With more than half a million in Britain suffering with back
strain, employers will welcome a new survey, which recommends ways of reducing
the problem among staff in the future. By
Last month’s European Week for Safety and Health (16-22
October) focused on musculoskeletal problems. With 642,000 people in Great
Britain alone believing that they are suffering from a musculoskeletal problem
affecting their back caused by work, the scale of the problem certainly
justifies the attention.
In Britain itself, a wide range of organisations and
companies organised special events around the week. One of the most important
was a survey of 1,500 small firms conducted jointly by the TUC, the Forum of
Private Business, and BackCare.
The report suggests that back strain is more common in small
firms than in larger workplaces. Seven out of 10 companies employing less than
20 people reported back injuries, while only 57 per cent of the owners of firms
with between 20-99 employees did.
Other key findings include the fact that nearly
three-quarters of employees with back problems lift items regularly as part of
their job, more than two-thirds work in jobs that require long periods of
standing and almost two-thirds have to bend frequently.

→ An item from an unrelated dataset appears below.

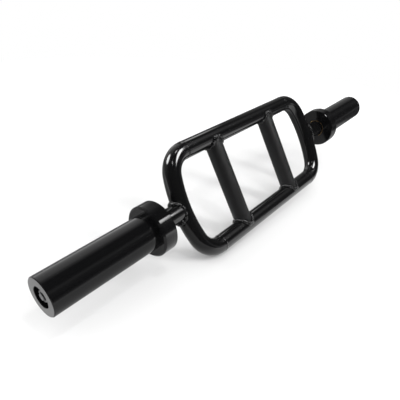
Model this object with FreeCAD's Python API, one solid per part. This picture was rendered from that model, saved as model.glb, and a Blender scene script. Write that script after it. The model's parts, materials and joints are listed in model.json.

Of the 22 days a year that the average small firm loses to
back strain, 14 days are taken by male workers, and only eight by female
workers. Employees with back problems are more likely to consult a
complementary therapist than their GP the survey found, with 70 per cent
visiting the former as compared with just 60 per cent visiting the latter.

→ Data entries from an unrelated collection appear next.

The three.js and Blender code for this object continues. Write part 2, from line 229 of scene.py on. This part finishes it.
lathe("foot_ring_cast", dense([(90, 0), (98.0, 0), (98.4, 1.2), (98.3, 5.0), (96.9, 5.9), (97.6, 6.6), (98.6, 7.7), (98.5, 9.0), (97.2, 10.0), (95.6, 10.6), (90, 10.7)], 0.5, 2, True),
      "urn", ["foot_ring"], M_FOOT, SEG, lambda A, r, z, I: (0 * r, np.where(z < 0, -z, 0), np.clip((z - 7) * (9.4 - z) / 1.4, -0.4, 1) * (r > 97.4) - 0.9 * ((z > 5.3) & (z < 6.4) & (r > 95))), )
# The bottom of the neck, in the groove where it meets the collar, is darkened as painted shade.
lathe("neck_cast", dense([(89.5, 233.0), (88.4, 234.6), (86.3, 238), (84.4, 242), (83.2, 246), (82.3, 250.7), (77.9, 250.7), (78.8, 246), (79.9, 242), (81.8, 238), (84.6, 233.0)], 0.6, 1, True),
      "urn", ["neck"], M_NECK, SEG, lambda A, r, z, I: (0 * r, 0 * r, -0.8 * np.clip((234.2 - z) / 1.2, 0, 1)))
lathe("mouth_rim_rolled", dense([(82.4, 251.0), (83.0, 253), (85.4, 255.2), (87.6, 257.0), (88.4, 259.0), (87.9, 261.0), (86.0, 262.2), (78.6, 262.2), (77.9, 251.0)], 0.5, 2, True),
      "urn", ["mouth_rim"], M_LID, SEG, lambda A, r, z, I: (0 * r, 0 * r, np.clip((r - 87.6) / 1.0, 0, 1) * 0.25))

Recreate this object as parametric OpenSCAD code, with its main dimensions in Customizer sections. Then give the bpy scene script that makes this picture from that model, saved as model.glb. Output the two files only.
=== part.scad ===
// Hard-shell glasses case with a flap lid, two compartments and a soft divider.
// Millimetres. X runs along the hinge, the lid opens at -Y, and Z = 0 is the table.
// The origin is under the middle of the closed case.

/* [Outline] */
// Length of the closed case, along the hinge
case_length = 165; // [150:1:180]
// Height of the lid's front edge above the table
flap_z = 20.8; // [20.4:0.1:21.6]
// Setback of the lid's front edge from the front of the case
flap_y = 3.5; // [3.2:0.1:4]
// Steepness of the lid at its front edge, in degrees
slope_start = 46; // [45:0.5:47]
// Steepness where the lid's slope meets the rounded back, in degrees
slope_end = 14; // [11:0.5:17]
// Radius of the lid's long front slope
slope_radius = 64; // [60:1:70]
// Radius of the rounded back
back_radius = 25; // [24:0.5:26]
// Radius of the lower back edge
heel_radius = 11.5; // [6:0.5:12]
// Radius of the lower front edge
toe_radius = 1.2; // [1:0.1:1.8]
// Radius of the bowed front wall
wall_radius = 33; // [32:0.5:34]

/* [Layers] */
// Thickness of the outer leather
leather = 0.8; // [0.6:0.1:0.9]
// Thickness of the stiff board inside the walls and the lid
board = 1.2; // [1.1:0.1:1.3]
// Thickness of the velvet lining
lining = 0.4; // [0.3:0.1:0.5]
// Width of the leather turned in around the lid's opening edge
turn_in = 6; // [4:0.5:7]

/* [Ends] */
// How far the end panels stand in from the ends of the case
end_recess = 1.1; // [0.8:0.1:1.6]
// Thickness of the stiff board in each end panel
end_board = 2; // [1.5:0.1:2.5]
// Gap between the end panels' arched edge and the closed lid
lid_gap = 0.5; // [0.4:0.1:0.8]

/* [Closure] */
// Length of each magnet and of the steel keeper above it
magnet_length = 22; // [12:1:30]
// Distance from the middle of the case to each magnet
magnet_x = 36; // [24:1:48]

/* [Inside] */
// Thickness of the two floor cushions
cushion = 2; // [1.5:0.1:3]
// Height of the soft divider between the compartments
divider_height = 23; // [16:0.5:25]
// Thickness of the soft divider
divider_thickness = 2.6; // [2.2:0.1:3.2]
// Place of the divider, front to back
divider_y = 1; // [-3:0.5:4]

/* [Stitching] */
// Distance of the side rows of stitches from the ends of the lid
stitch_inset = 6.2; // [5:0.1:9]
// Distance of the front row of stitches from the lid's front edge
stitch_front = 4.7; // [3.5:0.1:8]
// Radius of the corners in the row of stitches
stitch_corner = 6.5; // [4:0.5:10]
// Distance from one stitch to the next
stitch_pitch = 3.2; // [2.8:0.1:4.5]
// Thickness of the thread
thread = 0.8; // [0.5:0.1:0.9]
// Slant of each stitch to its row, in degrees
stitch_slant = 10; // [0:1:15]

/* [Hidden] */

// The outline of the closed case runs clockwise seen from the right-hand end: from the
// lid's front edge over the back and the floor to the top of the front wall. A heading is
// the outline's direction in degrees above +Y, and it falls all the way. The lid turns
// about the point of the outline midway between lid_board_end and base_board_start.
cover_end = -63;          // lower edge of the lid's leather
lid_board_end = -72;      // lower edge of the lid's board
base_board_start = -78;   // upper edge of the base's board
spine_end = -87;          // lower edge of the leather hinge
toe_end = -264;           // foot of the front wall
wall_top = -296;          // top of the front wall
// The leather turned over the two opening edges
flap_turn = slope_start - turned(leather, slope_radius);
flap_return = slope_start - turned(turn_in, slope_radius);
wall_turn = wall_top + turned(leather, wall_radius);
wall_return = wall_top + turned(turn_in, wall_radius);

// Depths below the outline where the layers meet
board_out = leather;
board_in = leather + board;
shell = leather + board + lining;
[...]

The report found that more than two-thirds of the small
businesses surveyed had carried out risk assessments for the jobs than they
suspect cause back strain and 40 per cent had made changes to the way jobs were
carried out as a result. Not only was there no increase in back strain in these
companies, in over two-fifths of them fewer cases were reported.
The report contains a series of recommendations (see box) to
tackle the problem of musculoskeletal disorders among the employees of small
– Back Strain in UK Small Businesses is available priced
£10 from the Forum of Private Business
Helping small firms to take the strain
1. Schools, business organisations and trade unions need to
work harder to educate small business owners and employees on what causes back
strain and how it can be prevented
2. Incentives to action such as tax breaks or reduced
Insurance Contributions should be available to employers who
have undertaken back strain risk assessments
3. Small businesses should pay less tax on all equipment
that reduces back pain through tax deductible provision and VAT zero-rating
4. People working for small firms should be given greater
access to physiotherapists, chiropractors and osteopaths, GPs should be more
willing to refer back pain sufferers to these specialists, and the cost of such
treatment should be available on the NHS. The cost to employers of any
treatment for back strain should be tax deductible.